Member of the Legislative Assembly of Quebec for Montréal division no. 4
- In office 1892–1896
- Preceded by: William Clendinneng
- Succeeded by: Albert William Atwater

Personal details
- Born: 1856 Brockville, Canada West
- Died: March 30, 1935 (aged 78–79) Lachine, Quebec
- Resting place: Mount Royal Cemetery
- Party: Conservative

= Alexander Webb Morris =

Canadian politician

Alexander Webb Morris (1856–March 30, 1935) was a businessman and political figure in Quebec. He represented Montréal division no. 4 in the Legislative Assembly of Quebec from 1892 to 1896 as a Conservative.

He was born in Brockville, Canada West, the son of William Lang Morris and Julia Frances Converse, and was educated at the High School of Montreal and Bishop's College in Lennoxville.

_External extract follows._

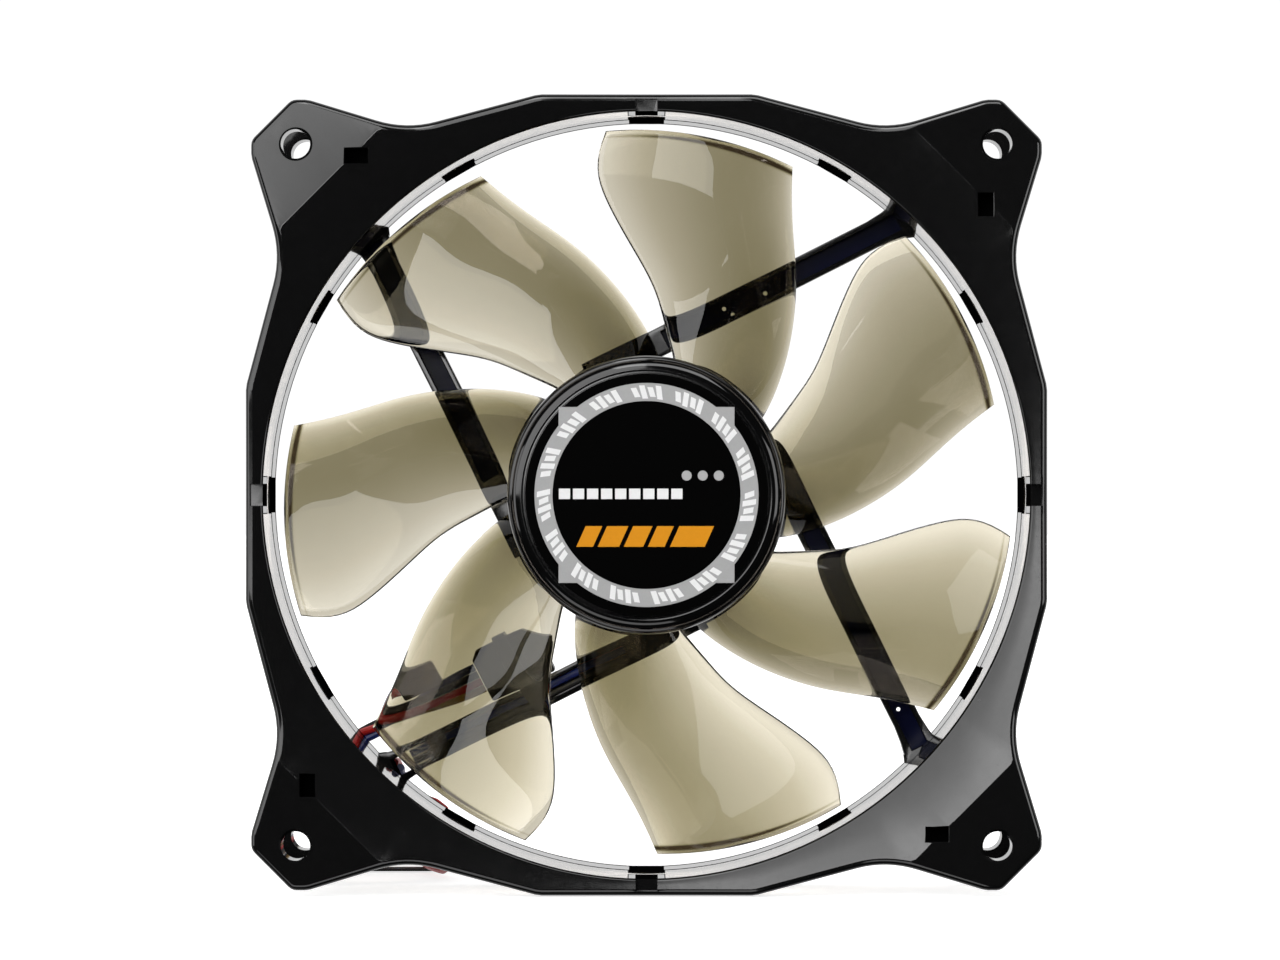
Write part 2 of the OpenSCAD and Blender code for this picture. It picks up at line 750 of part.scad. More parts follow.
front_frame();
duct_ring();
rear_frame();
impeller();
hub_cap();
hub_label();
rotor_yoke();
rotor_magnet();
rotor_shaft();
shaft_bush();
retaining_clip();
oil_washer();
bearing_sleeve();
bearing_tube();
thrust_pad();
stator_core();
front_insulator();
rear_insulator();
stator_coils();
circuit_board();
hall_sensor();
driver_chip();
capacitors();
rear_label();
strut_leads();
lead_clip();
cable_out();
cable_hank();
cable_back();
fan_plug();
speed_plug();
branch_leads();
plug_terminals();
cable_tie();
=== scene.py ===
"""Case fan: the visible pieces of a 120 mm fan with a clear duct and a smoky impeller.

Sizes inside the builders are millimetres, measured flat: X right, Y up and Z towards the intake
side, from the middle of the fan. stand() turns such a point into the frame's own place in metres.
"""

import math

import bmesh
import bpy
from bpy.props import FloatProperty, FloatVectorProperty, IntProperty, PointerProperty
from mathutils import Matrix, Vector


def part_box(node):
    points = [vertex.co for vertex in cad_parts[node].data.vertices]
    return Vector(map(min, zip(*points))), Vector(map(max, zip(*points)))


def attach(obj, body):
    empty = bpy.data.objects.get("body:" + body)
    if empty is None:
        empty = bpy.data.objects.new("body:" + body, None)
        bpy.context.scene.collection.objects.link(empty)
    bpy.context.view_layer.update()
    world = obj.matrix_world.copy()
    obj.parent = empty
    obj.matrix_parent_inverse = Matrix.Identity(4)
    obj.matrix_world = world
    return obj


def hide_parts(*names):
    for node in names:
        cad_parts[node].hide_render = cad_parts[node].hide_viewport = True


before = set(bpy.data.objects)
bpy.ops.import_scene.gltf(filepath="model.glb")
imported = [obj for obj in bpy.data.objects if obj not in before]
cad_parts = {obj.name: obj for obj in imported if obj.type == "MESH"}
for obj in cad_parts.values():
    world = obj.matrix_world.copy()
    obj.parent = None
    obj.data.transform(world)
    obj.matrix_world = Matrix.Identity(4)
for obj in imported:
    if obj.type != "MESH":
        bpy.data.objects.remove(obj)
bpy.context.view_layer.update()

bl_info = {
    "name": "Case Fan",
    "version": (1, 0, 0),
    "blender": (4, 5, 0),
    "location": "View3D > Sidebar > Case Fan",
    "description": "Builds the visible pieces of a case fan around its fixed frame",
    "category": "Object",
}

MM = 0.001
FLANGE_LOW, FLANGE_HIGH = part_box("front_frame")
REAR_LOW, REAR_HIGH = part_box("rear_frame")
CAP_LOW, CAP_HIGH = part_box("hub_cap")
MIDDLE = (FLANGE_LOW.z + FLANGE_HIGH.z) / 2


# ---- Sizes and colours that a user would change ----


def length(name, text, default):
    return FloatProperty(
        name=name, description=text, default=default, min=0, unit="LENGTH", precision=5
    )


def tint(name, text, default):
    return FloatVectorProperty(
        name=name, description=text, default=default, size=3, min=0, max=1, subtype="COLOR"
    )


class FanSizes(bpy.types.PropertyGroup):
    """Real sizes of the fan"""

    frame_width: length("Frame width", "Width and height of the frame", FLANGE_HIGH.x - FLANGE_LOW.x)
    frame_depth: length("Frame depth", "Depth between the two faces", REAR_HIGH.y - FLANGE_LOW.y)
    flange: length("Flange", "Thickness of each flange", 0.005)
    rim_wall: length("Rim wall", "Thinnest wall between bore and outside", 0.0025)
    hole_inset: length("Hole inset", "Distance of a screw hole from the edges", 0.0075)
    hole_width: length("Screw hole", "Diameter of the screw holes", 0.0044)
    edge_round: length("Edge rounding", "Radius of the frame's outer edges", 0.001)
    hub_width: length("Hub", "Diameter of the hub cap", CAP_HIGH.x - CAP_LOW.x)
    tip_gap: length("Tip gap", "Gap between blade tips and bore", 0.0022)
    blade_thick: length("Blade thickness", "Thickness in the middle of a blade", 0.0014)
    blade_count: IntProperty(name="Blades", description="Number of blades", default=7, min=3, max=11)
    strut_width: length("Strut width", "Width of a strut", 0.0043)
    strut_height: length("Strut height", "Height of a strut", 0.0034)
    wire: length("Wire", "Diameter of one wire with its insulation", 0.0012)
    cable: length("Cable", "Diameter of the bundle of four wires", 0.0028)


class FanColours(bpy.types.PropertyGroup):
    """Colours of the fan's finishes"""

    black: tint("Black plastic", "Moulded frame, plugs and clips", (0.0035, 0.0035, 0.0036))
    cap: tint("Cap", "Hub cap and label ground", (0.0016, 0.0016, 0.0017))
    # The three smoke colours are stops on the blade's depth ramp, which also carries painted shade: the
    # slant and tip-line darkening of the blades.
    smoke_light: tint("Thin smoke", "Blade where it is thin", (0.68, 0.635, 0.525))
    smoke: tint("Smoke", "Blade in its middle", (0.41, 0.37, 0.265))
    smoke_deep: tint("Thick smoke", "Blade where it is thickest", (0.20, 0.175, 0.095))
    clear: tint("Clear plastic", "Duct ring", (0.88, 0.79, 0.70))
    silver: tint("Silver print", "Ring and corners of the label", (0.39, 0.39, 0.39))
    orange: tint("Orange print", "Bar on the label", (0.70, 0.27, 0.0))
    red: tint("Red wire", "Insulation", (0.62, 0.012, 0.01))
    blue: tint("Blue wire", "Insulation", (0.008, 0.022, 0.17))
    yellow: tint("Yellow wire", "Insulation", (0.45, 0.26, 0.012))
    wire_black: tint("Black wire", "Insulation", (0.008, 0.008, 0.009))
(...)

Morris established himself in business in Montreal. He was associated with the Bank of Montreal and was owner of the Converse Cordage Company and A. W. Morris & Brothers. He also served as a director for the Molson Bank. In 1879, he married Florence N. Rennie. From 1885 to 1887, he was mayor of Saint-Gabriel. Morris also served on the city council for Montreal from 1887 to 1888. He was a minister without portfolio in the Quebec cabinet from 1895 to 1896, when he resigned from the assembly. Morris died in Lachine at the age of 79 and was buried in the Mount Royal Cemetery.